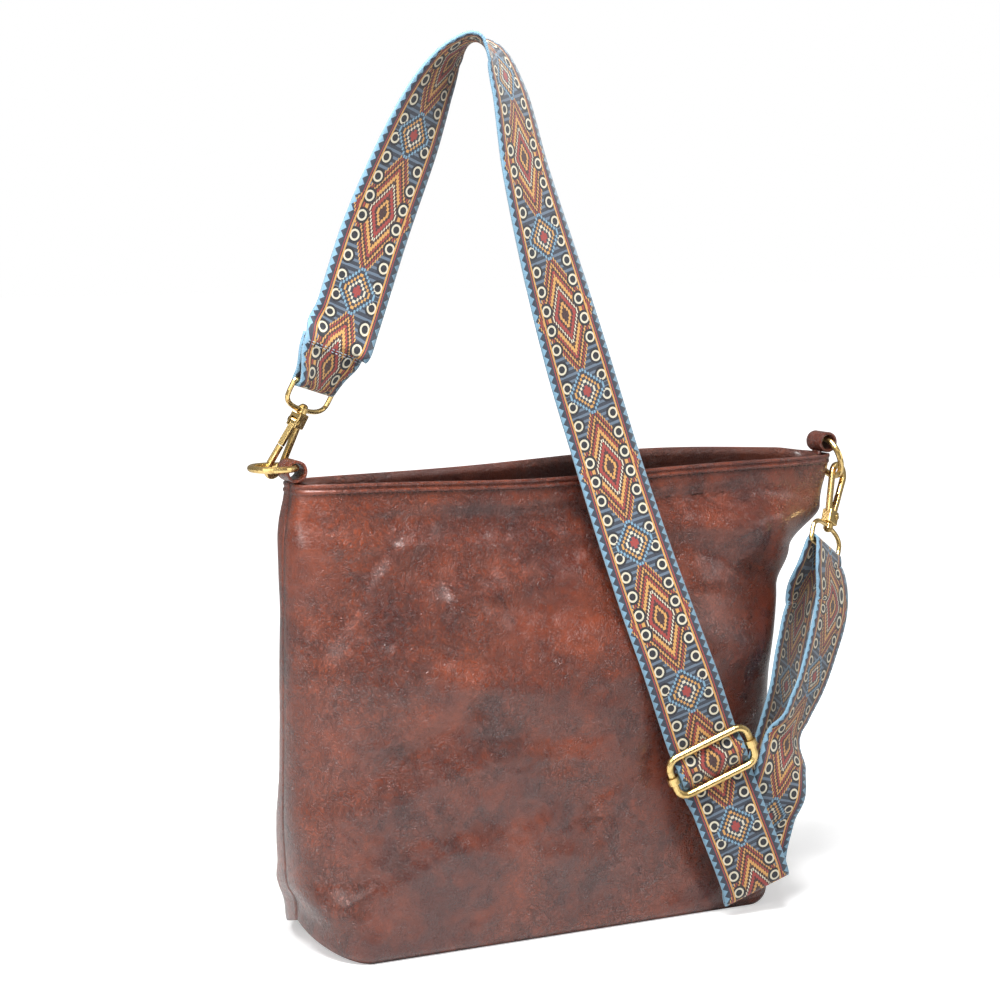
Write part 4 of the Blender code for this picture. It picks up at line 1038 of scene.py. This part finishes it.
def make_thread(name, colour):
    material, w, base = shader(name)
    place = w.node("ShaderNodeTexCoord").outputs["Object"]
    twist = w.noise(place, 2600.0, 2.0)
    w.join(w.mix(w.span(twist, 0.35, 0.65, 0.0, 0.5), colour, (0.01, 0.008, 0.008, 1)), base.inputs["Base Color"])
    base.inputs["Roughness"].default_value = 0.7
    return material


# Stitches by geometry nodes


def stitch_tree():
    tree = bpy.data.node_groups.new("stitch_row", "GeometryNodeTree")
    for kind, label, value in (
        ("NodeSocketGeometry", "Path", None),
        ("NodeSocketFloat", "Pitch", 0.0032),
        ("NodeSocketVector", "Stitch Size", (0.0012, 0.0003, 0.0003)),
        ("NodeSocketMaterial", "Thread", None),
    ):
        socket = tree.interface.new_socket(name=label, in_out="INPUT", socket_type=kind)
        if value is not None:
            socket.default_value = value
    tree.interface.new_socket(name="Stitches", in_out="OUTPUT", socket_type="NodeSocketGeometry")
    w = Wires(tree)
    given = w.node("NodeGroupInput")
    shown = w.node("NodeGroupOutput")
    curve = w.node("GeometryNodeMeshToCurve")
    spread = w.node("GeometryNodeResampleCurve", mode="LENGTH")
    ball = w.node("GeometryNodeMeshUVSphere")
    ball.inputs["Segments"].default_value = 8
    ball.inputs["Rings"].default_value = 5
    ball.inputs["Radius"].default_value = 1.0
    tangent = w.node("GeometryNodeInputTangent")
    turn = w.node("FunctionNodeAlignRotationToVector", axis="X")
    instances = w.node("GeometryNodeInstanceOnPoints")
    real = w.node("GeometryNodeRealizeInstances")
    finish = w.node("GeometryNodeSetMaterial")
    w.join(given.outputs["Path"], curve.inputs[0])
    w.join(curve.outputs[0], spread.inputs["Curve"])
    w.join(given.outputs["Pitch"], spread.inputs["Length"])
    w.join(tangent.outputs[0], turn.inputs["Vector"])
    w.join(spread.outputs[0], instances.inputs["Points"])
    w.join(ball.outputs["Mesh"], instances.inputs["Instance"])
    w.join(turn.outputs[0], instances.inputs["Rotation"])
    w.join(given.outputs["Stitch Size"], instances.inputs["Scale"])
    w.join(instances.outputs[0], real.inputs[0])
    w.join(real.outputs[0], finish.inputs["Geometry"])
    w.join(given.outputs["Thread"], finish.inputs["Material"])
    w.join(finish.outputs[0], shown.inputs[0])
    return tree


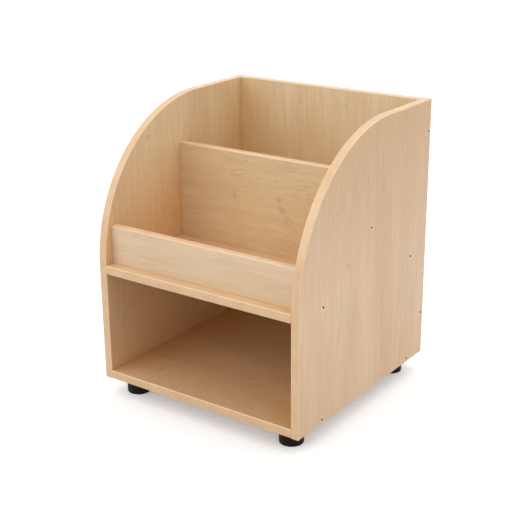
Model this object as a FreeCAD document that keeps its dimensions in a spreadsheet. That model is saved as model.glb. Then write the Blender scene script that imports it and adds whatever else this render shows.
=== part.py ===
import FreeCAD, Part
import os
import re

import Sketcher

# Picture book browser bin: a low, open two-row book bin over an open cubby, made of 18 mm
# melamine-faced chipboard with bevelled plastic edge bands, on four round feet.
# +Z is up, the front faces -Y, and the origin is on the floor under the middle of the bin.

Vector = FreeCAD.Vector
Rotation = FreeCAD.Rotation

# ------------------------------------------------------------------------------- sizes
# Places from front to back are measured from the front edges and heights from the underside
# of the boards, unless a note says otherwise.
SIZES = [
    ("width", "480", "over the two side panels"),
    ("depth", "480", "front edges to the rear face of the back panel"),
    ("carcass_height", "555", "underside to the top edges"),
    ("board", "18", "thickness of every board"),
    ("band", "2", "thickness of every edge band"),
    ("arris", "1.2", "bevel along the outer edges of a band"),
    ("nose_radius", "310", "quarter round from the front edge into the top edge"),
    ("shelf_level", "230", "underside of the bin floor shelf"),
    ("rail_height", "79", "front rail above the shelf"),
    ("rail_place", "21", "front face of the front rail"),
    ("divider_height", "204", "divider above the shelf"),
    ("divider_place", "241", "front face of the divider"),
    ("foot_height", "37", "floor to the underside of the boards"),
    ("foot_diameter", "50", "outside of the foot"),
    ("foot_inset", "48", "foot centre from the outer faces of the bin"),
    ("foot_wall", "3", "wall of the hollow foot"),
    ("foot_plate", "5", "closed top of the foot"),
    ("foot_plug", "10", "round plug on top of the foot"),
    ("foot_plug_length", "13", "its length"),
    ("screw_length", "50", "one-piece connector screw, overall"),
    ("screw_shank", "7.5", "over its shank and thread"),
    ("screw_head", "9.5", "its countersunk head"),
    ("screw_socket", "4", "hexagon socket across the flats"),
    ("socket_depth", "3", "depth of that socket"),
    ("screw_front", "80", "front screw of the shelf and of the bottom panel"),
    ("screw_rear", "66", "rear screw of both, in front of the rear face"),
    ("back_screw_low", "95", "lower screw of the back panel"),
    ("back_screw_high", "65", "upper screw of the back panel, below the top edge"),
    ("divider_screw", "98", "divider screw above the shelf"),
    ("biscuit_length", "56", "flat wooden biscuit"),
    ("biscuit_thickness", "4", "its thickness"),
    ("blade_radius", "50", "saw blade that cuts the slot for one end of a biscuit"),
    ("slot_depth", "12", "depth of that slot"),
    ("biscuit_place", "150", "biscuit from the middle of the bin"),
    ("fit", "0.05", "gap round every screw, biscuit and plug"),
    ("hole_end", "0.5", "room past the end of every screw, biscuit and plug"),
]

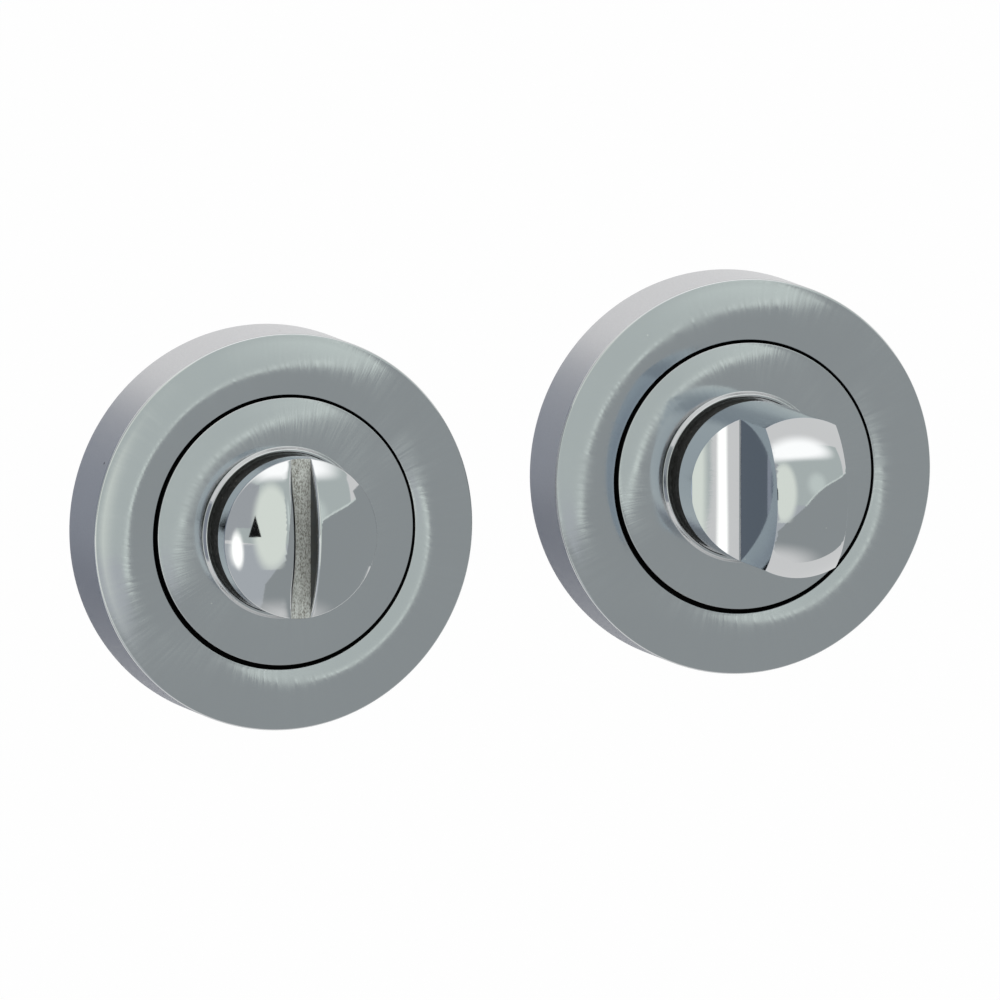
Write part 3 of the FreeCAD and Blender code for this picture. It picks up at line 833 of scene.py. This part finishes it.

####################

Begin with the first line of the records and reproduce each line as is, ending with the line that holds "# Stitches by geometry nodes".

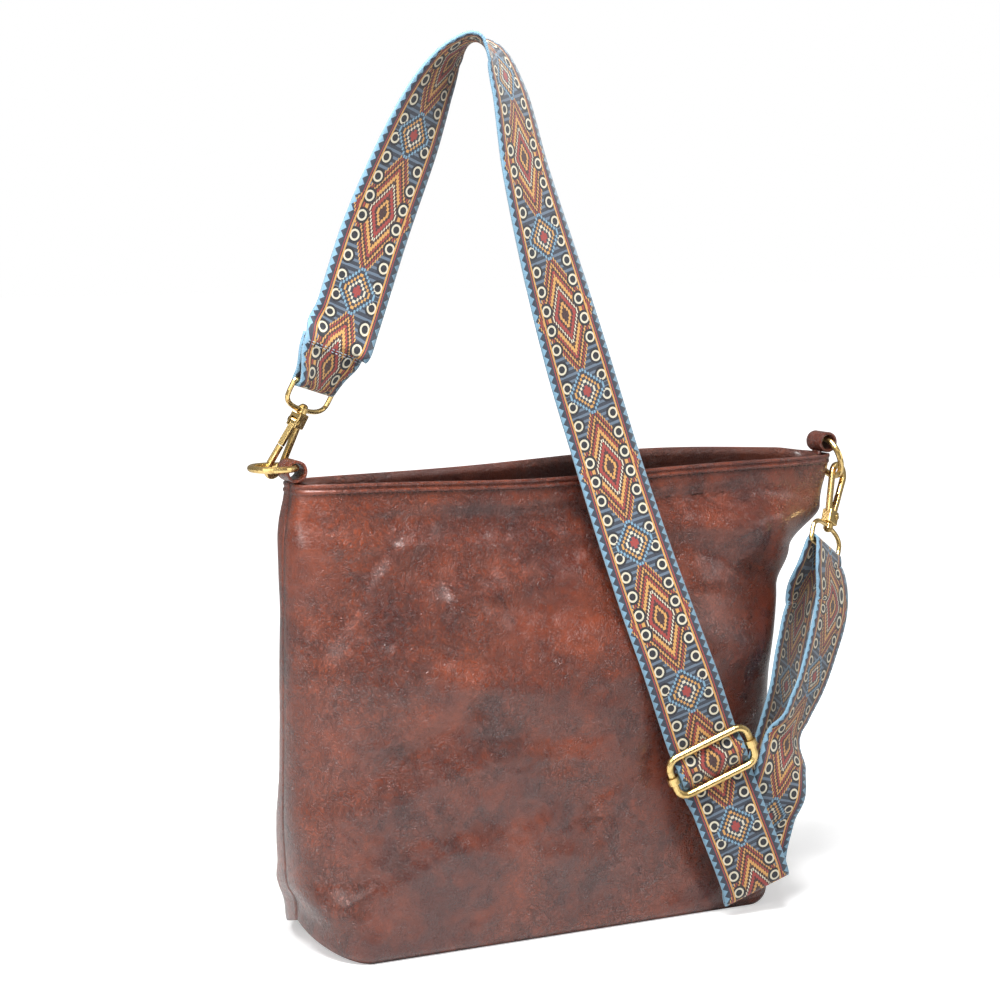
Write part 4 of the Blender code for this picture. It picks up at line 1038 of scene.py. This part finishes it.
def make_thread(name, colour):
    material, w, base = shader(name)
    place = w.node("ShaderNodeTexCoord").outputs["Object"]
    twist = w.noise(place, 2600.0, 2.0)
    w.join(w.mix(w.span(twist, 0.35, 0.65, 0.0, 0.5), colour, (0.01, 0.008, 0.008, 1)), base.inputs["Base Color"])
    base.inputs["Roughness"].default_value = 0.7
    return material


# Stitches by geometry nodes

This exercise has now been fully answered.